** Brief **
Your task is to repeat, word for word, the line containing "What parts and" and all lines that follow it to the end of the material, and no other lines.

╭─ Data to process

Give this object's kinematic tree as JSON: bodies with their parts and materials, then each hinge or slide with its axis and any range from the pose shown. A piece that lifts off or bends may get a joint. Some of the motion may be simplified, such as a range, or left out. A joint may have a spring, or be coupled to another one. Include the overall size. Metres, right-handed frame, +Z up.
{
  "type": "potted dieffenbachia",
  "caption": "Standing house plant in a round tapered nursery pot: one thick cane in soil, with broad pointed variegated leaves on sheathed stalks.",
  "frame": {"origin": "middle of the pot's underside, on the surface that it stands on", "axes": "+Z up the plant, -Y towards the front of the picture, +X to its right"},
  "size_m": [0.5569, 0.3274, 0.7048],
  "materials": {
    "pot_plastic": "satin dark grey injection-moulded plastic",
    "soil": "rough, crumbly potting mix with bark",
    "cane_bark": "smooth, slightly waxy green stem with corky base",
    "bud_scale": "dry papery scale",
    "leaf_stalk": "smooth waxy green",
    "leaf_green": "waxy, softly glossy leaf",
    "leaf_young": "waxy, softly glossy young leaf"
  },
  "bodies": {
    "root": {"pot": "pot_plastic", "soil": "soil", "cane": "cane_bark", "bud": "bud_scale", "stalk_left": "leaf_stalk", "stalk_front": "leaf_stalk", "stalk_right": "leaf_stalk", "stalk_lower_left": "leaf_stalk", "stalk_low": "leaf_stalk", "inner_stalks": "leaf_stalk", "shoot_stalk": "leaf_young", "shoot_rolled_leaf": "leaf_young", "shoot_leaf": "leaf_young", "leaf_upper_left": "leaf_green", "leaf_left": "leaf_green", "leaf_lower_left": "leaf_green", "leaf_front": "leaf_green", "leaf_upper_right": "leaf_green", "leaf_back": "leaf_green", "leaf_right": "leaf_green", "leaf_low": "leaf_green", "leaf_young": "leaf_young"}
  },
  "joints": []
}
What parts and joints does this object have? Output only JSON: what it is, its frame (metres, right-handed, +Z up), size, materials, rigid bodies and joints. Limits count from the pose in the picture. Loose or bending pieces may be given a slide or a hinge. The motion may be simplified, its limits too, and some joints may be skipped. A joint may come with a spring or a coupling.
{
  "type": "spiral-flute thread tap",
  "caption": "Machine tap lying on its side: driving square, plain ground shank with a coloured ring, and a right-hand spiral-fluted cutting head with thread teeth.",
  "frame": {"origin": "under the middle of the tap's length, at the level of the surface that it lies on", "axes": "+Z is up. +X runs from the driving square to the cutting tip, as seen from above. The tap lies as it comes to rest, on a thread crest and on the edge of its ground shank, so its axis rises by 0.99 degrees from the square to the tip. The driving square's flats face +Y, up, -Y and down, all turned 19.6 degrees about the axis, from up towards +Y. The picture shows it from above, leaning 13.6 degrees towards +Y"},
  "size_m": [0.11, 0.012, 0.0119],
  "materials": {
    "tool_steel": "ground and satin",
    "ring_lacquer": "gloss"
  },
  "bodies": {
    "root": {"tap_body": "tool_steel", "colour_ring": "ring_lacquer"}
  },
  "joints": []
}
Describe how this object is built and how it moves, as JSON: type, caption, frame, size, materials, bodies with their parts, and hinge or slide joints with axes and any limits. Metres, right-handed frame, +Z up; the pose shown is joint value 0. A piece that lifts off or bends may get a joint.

╰─

** Written solution **
What parts and joints does this object have? Output only JSON: what it is, its frame (metres, right-handed, +Z up), size, materials, rigid bodies and joints. Limits count from the pose in the picture. Loose or bending pieces may be given a slide or a hinge. The motion may be simplified, its limits too, and some joints may be skipped. A joint may come with a spring or a coupling.
{
  "type": "spiral-flute thread tap",
  "caption": "Machine tap lying on its side: driving square, plain ground shank with a coloured ring, and a right-hand spiral-fluted cutting head with thread teeth.",
  "frame": {"origin": "under the middle of the tap's length, at the level of the surface that it lies on", "axes": "+Z is up. +X runs from the driving square to the cutting tip, as seen from above. The tap lies as it comes to rest, on a thread crest and on the edge of its ground shank, so its axis rises by 0.99 degrees from the square to the tip. The driving square's flats face +Y, up, -Y and down, all turned 19.6 degrees about the axis, from up towards +Y. The picture shows it from above, leaning 13.6 degrees towards +Y"},
  "size_m": [0.11, 0.012, 0.0119],
  "materials": {
    "tool_steel": "ground and satin",
    "ring_lacquer": "gloss"
  },
  "bodies": {
    "root": {"tap_body": "tool_steel", "colour_ring": "ring_lacquer"}
  },
  "joints": []
}
Describe how this object is built and how it moves, as JSON: type, caption, frame, size, materials, bodies with their parts, and hinge or slide joints with axes and any limits. Metres, right-handed frame, +Z up; the pose shown is joint value 0. A piece that lifts off or bends may get a joint.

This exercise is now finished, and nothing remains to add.